There are a number of restaurants in the Marina District, including RiverPlace Hotel’s Three Degrees Restaurant, which has seating overlooking the Willamette River. Poet’s Beach is just a 5-7 minute walk south if you want to hit Portland’s two west side beaches in one outing.

The Audrey McCall Beach provides a great view of downtown Portland and is walking distance from trendy east side eateries.

Audrey McCall Beach

Located on the east side of the Willamette River just south of Hawthorne Bridge is a beach nicknamed after Gov. McCall’s wife, Audrey. It has been in the making for several years, ever since HAP volunteers started removing concrete, glass and debris from the riverbank. In total, HAP removed 19 tons of concrete without the use of heavy machinery (as required by the eight agencies that had to approve the work). This natural cove is an easy place to get into the river and features a nice shoreline comprised of sand and smaller river rock. You can also enter the water with a dip from the dock where kayakers, canoes and stand-up paddleboarders often launch. The Audrey McCall Beach provides an awesome view of the city and is easily accessible from downtown with a leisurely stroll across Portland’s iconic Hawthorne Bridge.

After taking your soak, you’re within walking distance to some great Portland eateries, including Water Avenue Coffee, Bunk Bar, Hair of the Dog Brewery and Boke Bowl.

The River Hugger Swim Team hosts swims across the Willamette River, starting at the beloved Fire House Dock.

The Fire House Dock

In 2016, working in conjunction with Portland Fire and Rescue, HAP added a ladder to a dock just north of the Hawthorne Bridge attached to Fire Station 21, commonly referred to as “The Fire House Dock.” Before, this area had little attention, but with the addition of a ladder, viola, a new swimming spot was created. It’s hard to beat the sweet release and splash from hopping off the deck.

The Fire House Dock is also the launching point of HAP’s own swim group, the River Hugger Swim Team. From mid-June to September, for a $5 donation ($15 for the first time or $60 for the season), you can swim across the Willamette River with the supervision of safety paddlers and 30-40 new friends. Swimmers who are at the intermediate level or above are welcomed. It’s a quarter mile in each direction. You can swim one way and walk back across the Hawthorne Bridge or do a round trip. Experienced swimmers tend to do two round-trip laps, adding up to a mile. If you love swimming and are looking for a unique view of Portland from the water (including under the Hawthorne Bridge), consider coming out for a River Hugger swim.

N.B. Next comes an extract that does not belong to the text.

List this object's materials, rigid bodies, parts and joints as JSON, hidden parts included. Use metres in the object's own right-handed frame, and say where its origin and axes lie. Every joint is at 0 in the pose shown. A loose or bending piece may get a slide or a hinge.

Every year, hundreds of Portlanders participate in The Big Float, a massive summer beach party.

Portland’s Inner Tube Party: The Big Float

If you’re lucky enough to be in Portland during the second weekend of July, you can participate in Human Access Project’s celebration of the Willamette River, The Big Float (or as locals call it, TBF). The Big Float is a public parade, float and after-party that draws thousands of river revelers to the Willamette River in downtown Portland.  Many participants dress in costume; all participants wear smiles.

TBF begins with a quarter-mile parade from Tom McCall Bowl (the float take-out) to Poet’s Beach (the float put-in), led by a 15-piece marching band. Once in the water, participants can enjoy two floating band barges on the river. During the after-party, they can take turns on two 75-feet slip and slides, receive free chair massages, take in the main band barge from the vantage of their inner tubes and, of course, indulge in Portland food carts and adult beverages.

Life jackets are required (and available for purchase), and no alcohol is allowed on the river. The event is supervised by hundreds of safety kayakers, the U.S. Coast Guard and the Multnomah County River Patrol. Cost is $5 in advance and $10 day of TBF, with all proceeds going to support Human Access Project.